Ivy reached forward with a hand that felt too loose to grasp anything, as if all the bones inside it had dissolved. “What is this?” she asked, trying not to let her distaste show.

“That's my sister's teddy bear,” he said. “Well, part of him. I never had a teddy bear. My daddy said I was too big to need one. But my sister didn't mind sharing.”

Ivy looked down, the caramel-colored clump resolving into a tuft of fur. She bit her lip. “Is it your sister?” she asked. “Who I look like?”

Harlan matched her lip-biting gesture, revealing front teeth the size of stones. “You know things, too. Just like your mama.”

“What?”

He took the piece of fur out of Ivy's hand, and reached up without rising so much as an inch off the floor. He tucked the clump under the sheet on her bed.

“Why was it—why was he in your shoe?” Ivy asked.

Harlan settled both hands in his cavernous lap. “He comes out after lights out and goes back in before morning count.”

“Lights out? Like at camp?”

Harlan wagged his head. “I never went to camp.”

And they wouldn't really do morning count at camp anyway, would they? The truth was beginning to come to Ivy now, pieces jigsawing into place. She couldn't believe she hadn't put them together before. She really was dumb, just like Darcy said.

“Hey, look.” Harlan pointed to his cards. “I have another match.”

Ivy took the pair and placed it on the slim stack he had acquired.

“You met Nick in prison,” she said, a figuring-things-out note in her voice. “That's why you're wearing those clothes.” A short laugh escaped her; it didn't sound anything like normal laughter. “How the hell did you get to our house?” Cursing. Also not like her. “No wonder you have to walk to another country.”

Harlan's face changed, grew smoldery and shut.

He doesn't want to talk about it, Ivy realized. Doesn't even like to think about it. Why? Because he can't stand the idea of being captured. She felt a flash of power, like a plug sparking.

Maybe if she made Harlan mad, some kind of change would take place. Like shaking a stuck appliance until something popped loose.

“You think the police won't find you there?” Ivy asked. “They have the news in Canada too, you know.” She sounded like Darcy when she talked to that shy boy, or any of the losers—Darcy's name for them, not hers—at school.

But unlike Darcy, Ivy instantly regretted her course of action.

Harlan rose off the floor, looming over her like a building. “The police aren't looking for us.”

“No,” Ivy said. “I'm sure they're not.”

“I better ask Nick.” Glowering, he lowered his hand.

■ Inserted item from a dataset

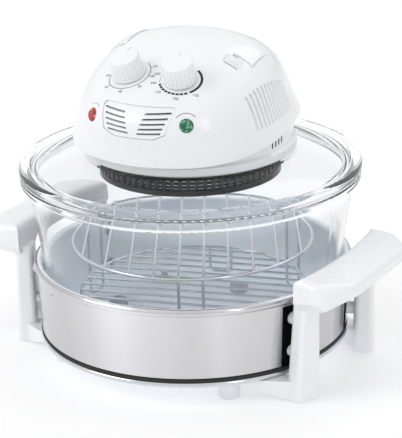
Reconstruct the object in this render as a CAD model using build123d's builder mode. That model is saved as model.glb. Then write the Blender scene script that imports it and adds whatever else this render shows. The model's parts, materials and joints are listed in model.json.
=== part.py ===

Ivy cowered on the floor. Once she stood up, she wouldn't have any excuse for how insignificant she felt beside him.

Harlan thrust his arm at her impatiently.

Ivy stared upward until her neck began to ache.

They were at a standstill, except not a real standstill, because both of them knew how easily he could just pick her up, make Ivy do whatever he wanted.

Light swept across the windows from outside. Ivy twisted to see, and Harlan turned, too. Two far-off blue-white scoops, bright as spotlights. Or headlights.

Just about to make the turn onto their road, a car.